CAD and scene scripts
-- START --

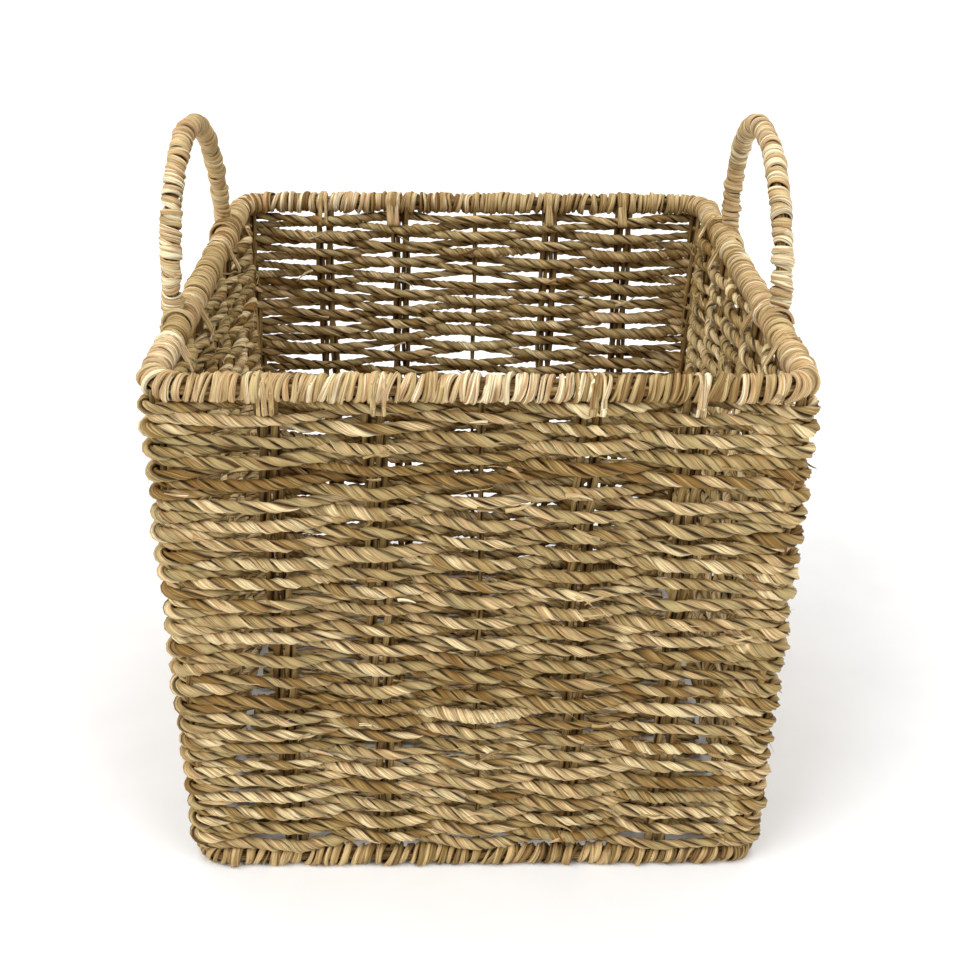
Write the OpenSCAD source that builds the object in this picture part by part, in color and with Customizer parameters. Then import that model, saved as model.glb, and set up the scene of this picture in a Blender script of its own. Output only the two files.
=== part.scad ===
// Square seagrass storage basket with two fixed arched handles.
//
// A stiff inner frame carries the weave: a rim wire, a base wire, four corner posts and five
// uprights in each wall. Twisted seagrass rope runs round the frame in plain weave, two ropes
// to a turn, each passing outside every second upright. Rim, base ring and handles are wrapped
// in seagrass strips, and a woven mat closes the bottom.
//
// Millimetres, +Z up. The origin is on the floor under the middle of the basket, the front
// wall is at -Y and the handles stand on the left (-X) and right (+X) walls.

/* [Overall] */
// outside width over the wrapped rim, left to right
body_w = 330; // [270:1:420]
// outside depth over the wrapped rim, front to back
body_d = 330; // [270:1:420]
// height from the floor to the top of the wrapped rim
body_h = 306; // [220:1:380]

/* [Rim and base ring] */
// thickness of the wrapped rim
rim_d = 14; // [11:0.5:18]
// thickness of the wrapped base ring
base_d = 12; // [10:0.5:15]
// height of the flat pressed into the underside of the base ring
base_flat = 0.6; // [0.3:0.1:1.2]
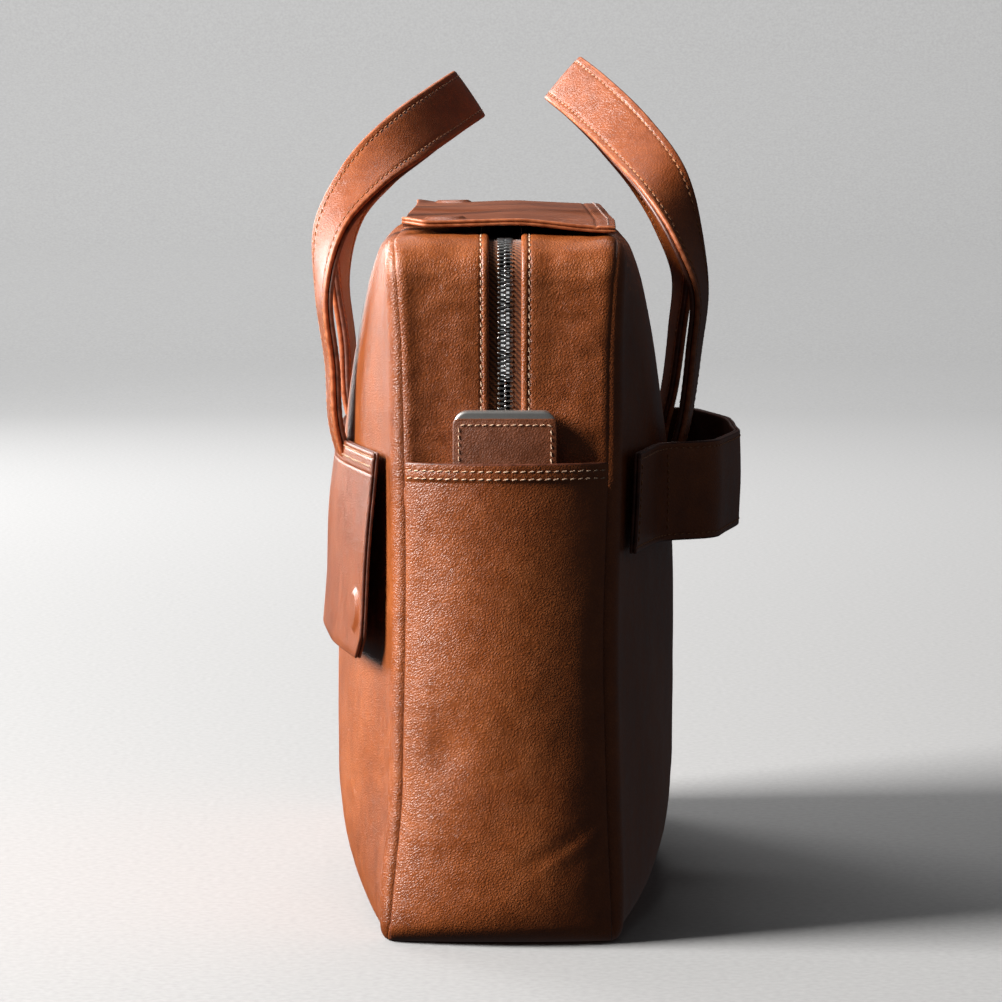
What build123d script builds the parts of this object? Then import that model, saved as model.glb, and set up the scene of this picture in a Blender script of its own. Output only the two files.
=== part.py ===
from build123d import *
import math
import os

# A soft leather briefcase. Millimetres; the origin is on the floor at the middle of the base,
# +Z is up, Y runs along the bag's length (the end pocket faces -Y) and X across it: the front
# panel, with its flap, faces -X and the back panel, with its trolley band, faces +X.

# Body
LENGTH = 400.0
HEIGHT = 300.0
GUSSET_HALF = 44.0  # half the gusset's width: the panels' seams lie on this plane
BULGE = 33.0  # how far the middle of a stuffed panel stands out past its seam plane
CORNER = 18.0  # radius of the panel outline's corners
ROLL = 2.0  # how far a panel's face stands off the seam plane at its two ends
OVERRUN = 0.6  # how far a panel's profiles run on past its outline, which trims them square
SAG_Z = 60.0  # the load sags, so a panel is at its fullest from here ...
SHOULDER_Z = 110.0  # ... up to here
PLAN_RADIUS = ((LENGTH / 2) ** 2 + (BULGE - ROLL) ** 2) / (2 * (BULGE - ROLL))  # seen from above
EASE = 0.05  # the corner arcs run this far past the straight sides, and so meet them in an edge
FLAT = 0.5  # depth taken off the crown by the upright profile, which leaves it a flat
LEATHER = 2.4
GROOVE = 2.5  # the gusset lies this much inside the panels' outline
LOWER_GUSSET_TOP = 192.0  # where the zip strips meet the lower gusset at each end

# Zip
ZIP_GAP = 7.5  # half the gap between the two strips' turned edges
TAPE_REACH = 17.0
TEETH_HALF = 3.3
TEETH_GAP = 0.6  # half the slot between the two rows, which the slider's post runs in
TEETH_DEPTH = (1.5, 3.9)  # below the gusset's outer face
TAPE_DEPTH = (2.5, 3.3)
SLIDER_Z = 209.5
SLIDER_LENGTH = 9.0
PULL_PIVOT_Y = 199.6
PULL_LENGTH = 27.0

# Slit pocket in the front panel, behind the flap
SLIT_HALF = 70.0
SLIT_Z = (176.0, 184.0)
WELT_BORDER = (6.0, 5.0)  # the welt's width past the slit's ends and past its long sides
WELT_RISE = 0.6

# Flaps, band and handles
FLAP_Y = 182.0  # half length of both flaps and of the band
PLY = 1.4  # one ply of a doubled strap or flap
PLY_GAP = 0.2  # glue line between the two plies
FLAP_CHAMFER = 9.0
MAGNET_R = 7.5
MAGNET_THICK = 1.2
BOSS_R = 9.0
BOSS_RISE = 1.2
TOP_FLAP_X = (-43.4, 46.4)
TOP_FLAP_Z = 300.2
TOP_HINGE_X = 36.7
TOP_MAGNET = (-25.5, 163.0)
FRONT_FLAP_Z = (118.0, 206.0)
FRONT_HINGE_Z = 196.3
FRONT_FLAP_TILT = 2.2  # degrees: the free lower edge stands off the panel
FRONT_FLAP_X = 77.4  # inner face at the middle of the flap's top edge
FRONT_FLAP_SAG = 21.5  # how much the flap curves back at its two ends
FRONT_MAGNET = (168.0, 138.0)
KEEPER_TURN = 14.6  # the panel faces this far round towards the bag's end behind the magnets
BAND_Z = (163.0, 206.0)
STRAP_WIDTH = 25.0
STRAP_PLY = 1.7
STRAP_GAP = 1.2  # cement and edge filler between a strap's two plies

# End pocket and the slim case it holds
POCKET_TOP = 203.0
POCKET_DEPTH = 10.6
CASE_SIZE = (43.0, 7.2, 105.0)
CASE_TOP = 225.0
CASE_CORNER = 6.0
CASE_LEATHER = 0.9
CASE_GAP = 0.35  # between the case's back and the gusset

os.makedirs("parts", exist_ok=True)


def save(name, *solids):
    """Write one piece, or one group of identical pieces, as a node."""
    export_step(solids[0] if len(solids) == 1 else Compound(children=list(solids)), f"parts/{name}.step")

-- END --

### What is required
Repeat the material above in full, exactly as it stands.

### Completed task
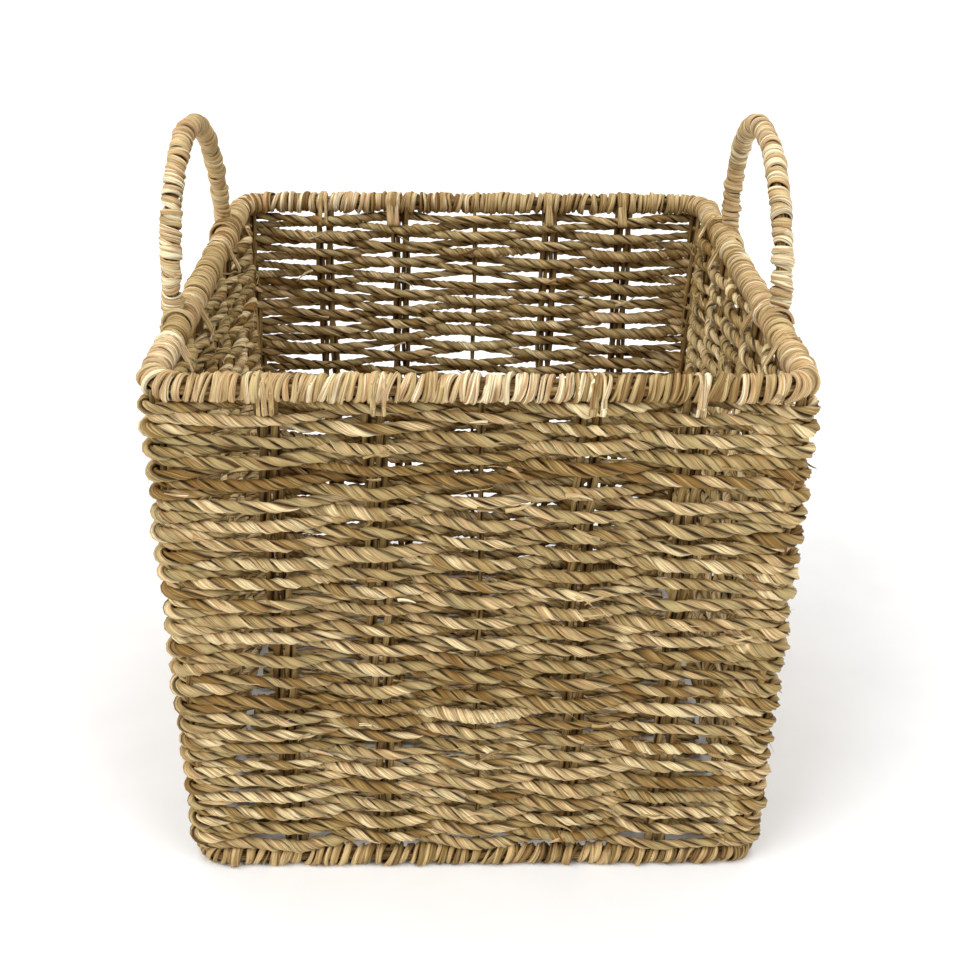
Write the OpenSCAD source that builds the object in this picture part by part, in color and with Customizer parameters. Then import that model, saved as model.glb, and set up the scene of this picture in a Blender script of its own. Output only the two files.
=== part.scad ===
// Square seagrass storage basket with two fixed arched handles.
//
// A stiff inner frame carries the weave: a rim wire, a base wire, four corner posts and five
// uprights in each wall. Twisted seagrass rope runs round the frame in plain weave, two ropes
// to a turn, each passing outside every second upright. Rim, base ring and handles are wrapped
// in seagrass strips, and a woven mat closes the bottom.
//
// Millimetres, +Z up. The origin is on the floor under the middle of the basket, the front
// wall is at -Y and the handles stand on the left (-X) and right (+X) walls.

/* [Overall] */
// outside width over the wrapped rim, left to right
body_w = 330; // [270:1:420]
// outside depth over the wrapped rim, front to back
body_d = 330; // [270:1:420]
// height from the floor to the top of the wrapped rim
body_h = 306; // [220:1:380]

/* [Rim and base ring] */
// thickness of the wrapped rim
rim_d = 14; // [11:0.5:18]
// thickness of the wrapped base ring
base_d = 12; // [10:0.5:15]
// height of the flat pressed into the underside of the base ring
base_flat = 0.6; // [0.3:0.1:1.2]
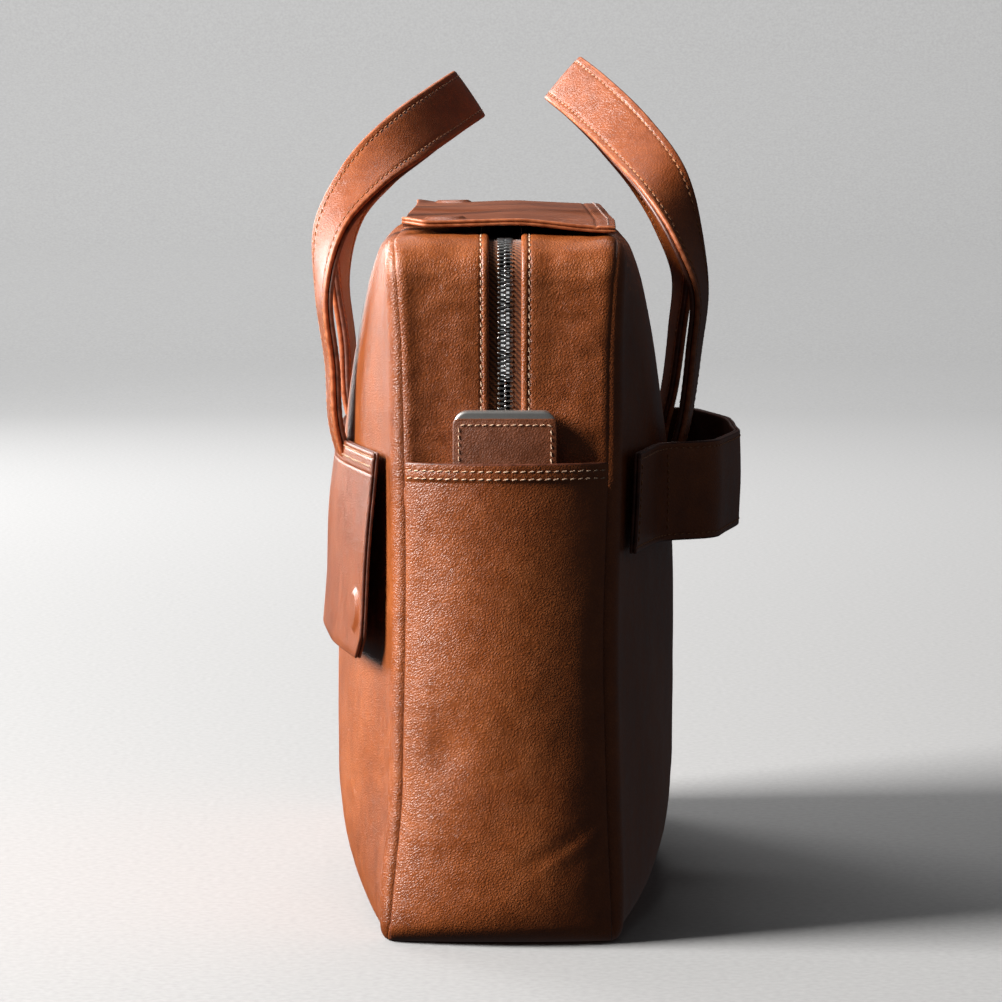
What build123d script builds the parts of this object? Then import that model, saved as model.glb, and set up the scene of this picture in a Blender script of its own. Output only the two files.
=== part.py ===
from build123d import *
import math
import os

# A soft leather briefcase. Millimetres; the origin is on the floor at the middle of the base,
# +Z is up, Y runs along the bag's length (the end pocket faces -Y) and X across it: the front
# panel, with its flap, faces -X and the back panel, with its trolley band, faces +X.

# Body
LENGTH = 400.0
HEIGHT = 300.0
GUSSET_HALF = 44.0  # half the gusset's width: the panels' seams lie on this plane
BULGE = 33.0  # how far the middle of a stuffed panel stands out past its seam plane
CORNER = 18.0  # radius of the panel outline's corners
ROLL = 2.0  # how far a panel's face stands off the seam plane at its two ends
OVERRUN = 0.6  # how far a panel's profiles run on past its outline, which trims them square
SAG_Z = 60.0  # the load sags, so a panel is at its fullest from here ...
SHOULDER_Z = 110.0  # ... up to here
PLAN_RADIUS = ((LENGTH / 2) ** 2 + (BULGE - ROLL) ** 2) / (2 * (BULGE - ROLL))  # seen from above
EASE = 0.05  # the corner arcs run this far past the straight sides, and so meet them in an edge
FLAT = 0.5  # depth taken off the crown by the upright profile, which leaves it a flat
LEATHER = 2.4
GROOVE = 2.5  # the gusset lies this much inside the panels' outline
LOWER_GUSSET_TOP = 192.0  # where the zip strips meet the lower gusset at each end

# Zip
ZIP_GAP = 7.5  # half the gap between the two strips' turned edges
TAPE_REACH = 17.0
TEETH_HALF = 3.3
TEETH_GAP = 0.6  # half the slot between the two rows, which the slider's post runs in
TEETH_DEPTH = (1.5, 3.9)  # below the gusset's outer face
TAPE_DEPTH = (2.5, 3.3)
SLIDER_Z = 209.5
SLIDER_LENGTH = 9.0
PULL_PIVOT_Y = 199.6
PULL_LENGTH = 27.0

# Slit pocket in the front panel, behind the flap
SLIT_HALF = 70.0
SLIT_Z = (176.0, 184.0)
WELT_BORDER = (6.0, 5.0)  # the welt's width past the slit's ends and past its long sides
WELT_RISE = 0.6

# Flaps, band and handles
FLAP_Y = 182.0  # half length of both flaps and of the band
PLY = 1.4  # one ply of a doubled strap or flap
PLY_GAP = 0.2  # glue line between the two plies
FLAP_CHAMFER = 9.0
MAGNET_R = 7.5
MAGNET_THICK = 1.2
BOSS_R = 9.0
BOSS_RISE = 1.2
TOP_FLAP_X = (-43.4, 46.4)
TOP_FLAP_Z = 300.2
TOP_HINGE_X = 36.7
TOP_MAGNET = (-25.5, 163.0)
FRONT_FLAP_Z = (118.0, 206.0)
FRONT_HINGE_Z = 196.3
FRONT_FLAP_TILT = 2.2  # degrees: the free lower edge stands off the panel
FRONT_FLAP_X = 77.4  # inner face at the middle of the flap's top edge
FRONT_FLAP_SAG = 21.5  # how much the flap curves back at its two ends
FRONT_MAGNET = (168.0, 138.0)
KEEPER_TURN = 14.6  # the panel faces this far round towards the bag's end behind the magnets
BAND_Z = (163.0, 206.0)
STRAP_WIDTH = 25.0
STRAP_PLY = 1.7
STRAP_GAP = 1.2  # cement and edge filler between a strap's two plies

# End pocket and the slim case it holds
POCKET_TOP = 203.0
POCKET_DEPTH = 10.6
CASE_SIZE = (43.0, 7.2, 105.0)
CASE_TOP = 225.0
CASE_CORNER = 6.0
CASE_LEATHER = 0.9
CASE_GAP = 0.35  # between the case's back and the gusset

os.makedirs("parts", exist_ok=True)


def save(name, *solids):
    """Write one piece, or one group of identical pieces, as a node."""
    export_step(solids[0] if len(solids) == 1 else Compound(children=list(solids)), f"parts/{name}.step")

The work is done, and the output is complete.